Ненавижу армию и ещё больше нашу разлуку!»
 ***
Ведомая охотничьим азартом Марья Ивановна заглянула за урну и подняла перепачканный листок, исписанный лишь наполовину.
 ***
«Звонил он не часто, но голос у него бодрый, значит, всё не так плохо, как я себе представляла и, слава богу!
На днях пришла весточка, что ему дали отпуск, и я заволновалась. Ведь я ни разу не обмолвилась ему о ребёнке. На это есть своя причина.
Я не пойду встречать его на вокзал, где царит суматоха и полно чужих людей. Не хочу, чтобы посторонние наблюдали за нашей встречей. Мы встретимся на нашем условленном месте. Пусть это дурацкая прихоть, но я  хочу владеть им безраздельно, а ещё я хочу видеть его глаза, когда он заметит мою беременность. Хочу увидеть, как засветится его лицо».
***
– Бедная девочка! Вот ведь что делает с людьми распроклятая любовь, – пробормотала дворничиха и, сев на скамью, пригорюнилась. – Зин! – окликнула она старушку, которая направлялась к помойке. – Ты знаешь ту рыжую девчонку, из второй парадной, что недавно выбросилась из окна?
– Как же не знать? – охотно отозвалась Зинаида Тимофеевна и, поставив пакеты, набитые ненужным тряпьём, присела рядом с дворничихой. – Говорят, что у неё парень погиб. Он приехал домой на побывку, а в это время какая-то сука взорвала себя на вокзале.
– Вот возьми, почитай, – проговорила дворничиха и протянула собеседнице измятые тетрадные листки. – Ну, что скажешь? – спросила она, когда та сняла очки и сложила их обратно в очечник.

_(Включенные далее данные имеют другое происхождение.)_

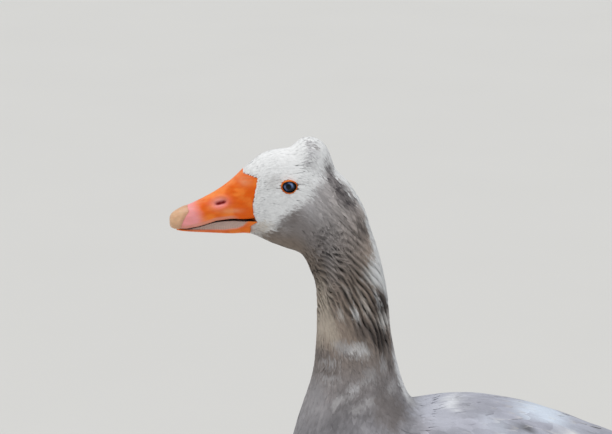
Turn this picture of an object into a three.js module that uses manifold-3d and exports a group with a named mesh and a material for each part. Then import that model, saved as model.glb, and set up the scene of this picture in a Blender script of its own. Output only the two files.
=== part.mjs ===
// A standing domestic goose with a small round crest, life size, in millimetres.
// +Z is up, the bill points along -Y and the bird's left side is +X. The origin is on the
// floor, under the middle of the bird's length.
//
// The body is one loft from the bill's root over head, neck and trunk to the rump. Each of its
// stations joins a point of the upper outline to one of the lower outline, and thin cuts across
// that loft part it into head, neck and trunk. Bill, eyes, crest, wings, tail and legs are solids
// of their own that fit against it.
import * as THREE from "three";
import { LoftGeometry } from "three/addons/geometries/LoftGeometry.js";
import { mergeVertices } from "three/addons/utils/BufferGeometryUtils.js";
import Module from "manifold-3d";

const wasm = await Module();
wasm.setup();

// ---- driving dimensions -------------------------------------------------------------------

const GAP = 0.3; // clearance between two solids that meet
// Points round a section, and sections along a loft.
const BODY_SIDES = 26;
const BILL = { rings: 12, sides: 16 };
const LOWER_MANDIBLE = { rings: 8, sides: 14 };
const THIGH = { rings: 4, sides: 16 };
const SHANK = { rings: 4, sides: 10 };
const TOE_BAR = { rings: 4, sides: 6 };
const CLAW_BAR = { rings: 3, sides: 6 };
const TAIL_FAN = { rings: 7, sides: 18 };
const WING_SIDES = 18;

const EYE_RADIUS = 7.4;
const EYE_AT = new THREE.Vector3(18.2, -190.7, 546.3); // centre of the left eyeball
const CREST_AT = new THREE.Vector3(0, -172.8, 562);
const CREST_RADII = new THREE.Vector3(19, 19, 23.4);
const LEG_SPREAD = 50; // from the middle plane to a leg
const HOCK_Z = 104;
const ANKLE_Z = 17;
const ANKLE_Y = 10;
const STRIDE = 7; // one foot is set this far forward and the other this far back
const WEB_THICKNESS = 1.8;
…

– Да что здесь скажешь? Жалко ребятишек. Они и в самом деле с детства вместе хороводились. Где один, там и другой. – Зинаида Тимофеевна вытерла слезящиеся глаза и тяжело вздохнула. – На той неделе возвращаюсь я из магазина, гляжу Ариша хоронится от кого-то, вся нарядная из себя и сияет так, будто выиграла миллион.  Там ещё какой-то тощий парень с мольбертом крутился, всё таращился на неё, и я ещё грешным делом подумала, что она нашла себе женишка, который прикроет её грех. Ан, нет. Вишь, что судьба ей заготовила.
Перекрестившись, дворничиха напустила на себя строгий вид. 

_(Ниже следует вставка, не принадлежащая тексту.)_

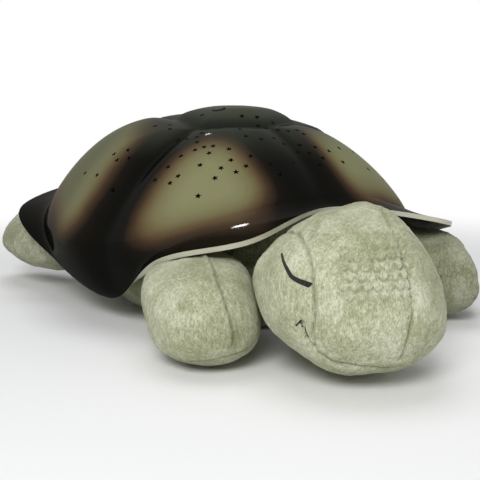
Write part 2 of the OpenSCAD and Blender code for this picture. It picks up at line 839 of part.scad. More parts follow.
body_waist_z = 27;
body_rise = 1.7;
body_size = [2 * body_half_w, 2 * body_half_l, 2 * (body_waist_z + sole_cut)];
body_centre = [0, 8, body_waist_z];
belly_seam_steps = 20;
belly_seam_r = 1.6;
module body_form(grow) {
    translate(body_centre)
        stuffed(body_size, 2.6, 0.04, grow, 36, 16, body_rise, 4);
}

flap_w = 56;
flap_l = 96;
flap_hinge_y = 46;
strip_l = 12;
strip_t = 0.9;
strip_gap = 0.3;
recess_top = flap_t + 2 * strip_t + strip_gap;

module plush_body() {
    color([0.71, 0.72, 0.58])
        difference() {
            body_form(0);
            below_floor();
            shell_room();
            // Seat of the clamp ring and the lamp tray, open to the dome
            translate([0, 0, plush_top])
                oval(tray_half_w + 2, tray_half_l + 2, 90);
            // Well round the battery box
            translate([-box_w / 2 - 0.6, box_y - box_l / 2 - 0.6, -1])
                cube([box_w + 1.2, box_l + 1.2, 90]);
            translate([-door_ear_w / 2 - 1, box_y, -1])
                cube([door_ear_w + 2, door_screw_y + door_ear_w / 2 + 1, 90]);
            // Recess for the belly flap
            translate([-flap_w / 2 - 0.6, flap_hinge_y - flap_l - 0.6, -1])
                cube([flap_w + 1.2, flap_l + 1.2, recess_top + 1]);
            // Rooms for the screws' heads
            for (p = boss_spots)
                translate([p[0], p[1], plush_top - 3])
                    cylinder(d = screw_head_d + 2, h = 6, $fn = 16);
            // Belly seam
            translate(body_centre)
                for (i = [0 : belly_seam_steps - 1])
                    hull()
                        for (k = [0, 1])
                            let (u = 360 * (i + k) / belly_seam_steps)
                            translate([body_half_w * 0.985 * sign(cos(u)) * pow(abs(cos(u)), 0.8),
                                       body_half_l * 0.985 * sign(sin(u)) * pow(abs(sin(u)), 0.8), -8])
                                sphere(r = belly_seam_r, $fn = 6);
        }
}

head_size = [head_w, head_l, head_h];
head_swell = 2.15;
neck_spot = [0, -70, 40];
head_reach = 76;
head_centre = [neck_spot[0] - head_reach * sin(head_turn), neck_spot[1] - head_reach * cos(head_turn),
               head_h / 2 - sole_cut];
module head_place() {
    translate(head_centre)
        rotate(-head_turn)
            children();
}
module head_form(grow) {
    head_place()
        stuffed(head_size, head_swell, 0.12, grow, 32, 18);
}

// The centre panel of the head, as a share of its half width
panel_share = 0.46;
module plush_head() {
    color([0.74, 0.75, 0.61])
        difference() {
            head_form(0);
            below_floor();
            shell_room();
            body_form(soft_gap);
            head_place()
                for (s = [-1, 1])
                    seam_groove(head_size * 0.985, s * panel_share, -60, 80, 12);
        }
}

// Flippers: the middle of each in plan, and where its tip heads, from -Y outwards
front_spot = [72, -79];
front_heading = 30;
rear_spot = [74, 118];
rear_heading = 158;
// The rear flippers are held a little off the floor
rear_lift = 8;

module flipper_place(spot, heading, base_z, t) {
    translate([spot[0], spot[1], base_z + t / 2])
        rotate(heading)
            children();
}

module front_form(side, grow) {
    mirror([side < 0 ? 1 : 0, 0, 0])
        flipper_place(front_spot, front_heading, -sole_cut, front_flipper_t)
            stuffed([front_flipper_w, front_flipper_l, front_flipper_t], 2.3, 0.15, grow, 24, 12);
}

module rear_form(side, grow) {
    mirror([side < 0 ? 1 : 0, 0, 0])
        flipper_place(rear_spot, rear_heading, rear_lift, rear_flipper_t)
            stuffed([rear_flipper_w, rear_flipper_l, rear_flipper_t], 2.3, 0.15, grow, 24, 12);
}

module front_flipper(side) {
    color([0.72, 0.73, 0.59])
        difference() {
            front_form(side, 0);
            below_floor();
            shell_room();
            body_form(soft_gap);
            head_form(soft_gap);
            mirror([side < 0 ? 1 : 0, 0, 0])
                flipper_place(front_spot, front_heading, -sole_cut, front_flipper_t)
                    seam_groove([0, front_flipper_l, front_flipper_t] * 0.985, 0, -70, 90, 10);
        }
}

module rear_flipper(side) {
    color([0.72, 0.73, 0.59])
        difference() {
            rear_form(side, 0);
            below_floor();
            shell_room();
            body_form(soft_gap);
            mirror([side < 0 ? 1 : 0, 0, 0])
                flipper_place(rear_spot, rear_heading, rear_lift, rear_flipper_t)
                    seam_groove([0, rear_flipper_l, rear_flipper_t] * 0.985, 0, -70, 90, 10);
        }
}

module front_right_flipper() front_flipper(-1);
module front_left_flipper() front_flipper(1);
module rear_right_flipper() rear_flipper(-1);
module rear_left_flipper() rear_flipper(1);

tail_size = [26, tail_l, 18];
tail_centre = [0, body_centre[1] + body_half_l + 12, 16];
module tail() {
    color([0.72, 0.73, 0.59])
        difference() {
            translate(tail_centre)
                stuffed(tail_size, 2, 0.6, 0, 16, 8);
            below_floor();
            shell_room();
            body_form(soft_gap);
            translate(tail_centre)
                seam_groove(tail_size * 0.985, 0, 100, 170, 8);
        }
}

module belly_flap() {
    color([0.68, 0.69, 0.55])
        translate([-flap_w / 2, flap_hinge_y - flap_l, 0])
            cube([flap_w, flap_l, flap_t]);
}

strip_y = flap_hinge_y - flap_l + 2;
module loop_strip() {
    color([0.62, 0.62, 0.5])
        translate([-flap_w / 2 + 4, strip_y, flap_t])
            cube([flap_w - 8, strip_l, strip_t]);
}

module hook_strip() {
    color([0.5, 0.5, 0.42])
        translate([-flap_w / 2 + 4, strip_y, recess_top - strip_t])
            cube([flap_w - 8, strip_l, strip_t]);
}

// ---- Stitched face ----------------------------------------------------------
// Closed eye: a stitched line that droops and thickens to its outer end
stitch_d = 1.8;
// Point of the head's skin at longitude u (0 at its left) and latitude v
function head_skin(u, v, lift) =
    let (e = 2 / head_swell,
         y = pow(cos(v), e) * sign(sin(u)) * pow(abs(sin(u)), e),
         k = 1 - 0.12 * (y + 1) / 2,
         p = [(head_w / 2 + lift) * k * pow(cos(v), e) * sign(cos(u)) * pow(abs(cos(u)), e),
              (head_l / 2 + lift) * y,
              (head_h / 2 + lift) * (1 - (1 - k) * 0.5) * sign(sin(v)) * pow(abs(sin(v)), e)])
    [head_centre[0] + p[0] * cos(head_turn) + p[1] * sin(head_turn),
     head_centre[1] - p[0] * sin(head_turn) + p[1] * cos(head_turn),
     head_centre[2] + p[2]];

eye_lift = stitch_d / 2 + 0.1;
module eye(side) {
    tube([for (k = [0 : 8])
          let (t = k / 8, u = 218 + 22 * t, v = 24 - 30 * t + 14 * t * t)
          head_skin(side < 0 ? u : 540 - u, v, eye_lift)], stitch_d, 6);
}

module eye_stitching() {
    color([0.08, 0.08, 0.07])
        for (s = [-1, 1])
            eye(s);
}

module mouth_stitching() {
    color([0.2, 0.19, 0.15])
        tube([for (k = [0 : 14])
              let (t = k / 14, u = 215 + 110 * t, v = -34 - 10 * sin(180 * t))
              head_skin(u, v, stitch_d / 3 + 0.1)], stitch_d / 1.5, 6);
}

shell();
button_frame();
button_power();
button_amber();
button_green();
button_blue();
button_board();
tact_switches();
button_screws();
lamp_tray();
battery_door();
door_screw();
battery_cells();
battery_contacts();
battery_springs();
tray_screws();
plush_clamp_ring();
main_board();
board_screws();
timer_chip();
lamp_tower();
led_amber();
led_green();
led_blue();
battery_lead();
button_lead();
plush_body();
plush_head();
front_right_flipper();
front_left_flipper();
rear_right_flipper();
rear_left_flipper();
tail();
belly_flap();
loop_strip();
hook_strip();
eye_stitching();
mouth_stitching();
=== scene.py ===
# %% [markdown]
# # A sleeping turtle night light
# The object is a hard, glossy shell with star-shaped holes, set in a stuffed plush
# turtle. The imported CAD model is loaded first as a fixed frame. Every visible piece
# is then built around it with bmesh operators, and carries its own finish.

# %% Load the frame
import json
import math
from functools import partial

import bmesh
import bpy
from mathutils import Matrix, Vector, noise
from mathutils.bvhtree import BVHTree
from mathutils.kdtree import KDTree

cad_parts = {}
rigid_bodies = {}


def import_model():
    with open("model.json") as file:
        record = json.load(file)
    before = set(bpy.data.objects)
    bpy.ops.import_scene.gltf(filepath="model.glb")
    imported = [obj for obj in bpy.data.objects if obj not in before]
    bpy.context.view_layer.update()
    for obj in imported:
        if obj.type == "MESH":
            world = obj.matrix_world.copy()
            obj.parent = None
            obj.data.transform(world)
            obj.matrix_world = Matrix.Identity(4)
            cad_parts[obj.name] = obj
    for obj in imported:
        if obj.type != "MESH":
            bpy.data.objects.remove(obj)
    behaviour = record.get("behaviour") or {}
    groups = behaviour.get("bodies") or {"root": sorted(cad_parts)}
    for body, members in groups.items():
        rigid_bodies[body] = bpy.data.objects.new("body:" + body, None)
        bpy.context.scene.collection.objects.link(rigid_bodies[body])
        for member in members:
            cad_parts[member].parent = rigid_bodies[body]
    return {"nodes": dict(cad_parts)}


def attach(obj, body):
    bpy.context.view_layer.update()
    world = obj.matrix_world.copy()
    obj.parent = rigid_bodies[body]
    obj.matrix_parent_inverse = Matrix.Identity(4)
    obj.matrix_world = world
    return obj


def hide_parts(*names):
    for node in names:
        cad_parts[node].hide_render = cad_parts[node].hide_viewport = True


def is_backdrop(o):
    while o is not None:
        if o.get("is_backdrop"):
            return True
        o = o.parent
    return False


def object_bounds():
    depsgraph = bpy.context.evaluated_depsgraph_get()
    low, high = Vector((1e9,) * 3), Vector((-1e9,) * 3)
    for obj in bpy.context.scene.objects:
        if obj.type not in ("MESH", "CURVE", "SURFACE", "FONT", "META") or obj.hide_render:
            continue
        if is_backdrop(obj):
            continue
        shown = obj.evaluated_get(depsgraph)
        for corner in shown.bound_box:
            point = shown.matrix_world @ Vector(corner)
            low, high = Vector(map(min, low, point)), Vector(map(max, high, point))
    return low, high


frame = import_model()
nodes = frame["nodes"]
cad_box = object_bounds()
MM = 0.001

# %% [markdown]
# ## Camera
# The photograph was taken from a little above the floor, in front of the turtle's
# right shoulder. Lens and place were worked out once from the outline of the shell.
# The picture is 480 by 480, so a focal length in pixels becomes one in millimetres
# on Blender's 36 mm wide sensor.

# %% Camera
PICTURE = 480
FOCAL_PX = 900.42
SENSOR = 36.0
CAMERA_PITCH = 9.04
CAMERA_YAW = -33.03
CAMERA_AT = Vector((-283.92, -435.95, 120.66))

camera_data = bpy.data.cameras.new("camera")
camera_data.sensor_width = SENSOR
camera_data.lens = FOCAL_PX / PICTURE * SENSOR
camera_data.clip_start = 0.01
camera = bpy.data.objects.new("camera", camera_data)
bpy.context.scene.collection.objects.link(camera)
camera.location = CAMERA_AT * MM
camera.rotation_euler = (math.radians(90 - CAMERA_PITCH), 0, math.radians(CAMERA_YAW))
bpy.context.scene.camera = camera
print("lens:", round(camera_data.lens, 2), "mm")


camera_turn = camera.rotation_euler.to_matrix()
MIDDLE = PICTURE / 2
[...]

– Любовь любовью, а всё же самоубийство это грех.
Зинаида Тимофеевна поднялась и с кряхтением нагнулась за пакетами.
– А это, Марья, не нашего ума дело. Бог сам решит наказать их или наградить за верность.
Порыв осеннего ветра бросил им под ноги резные кленовые листья и дворничиха, смяв тетрадные листы, швырнула их в урну и потянулась за метлой.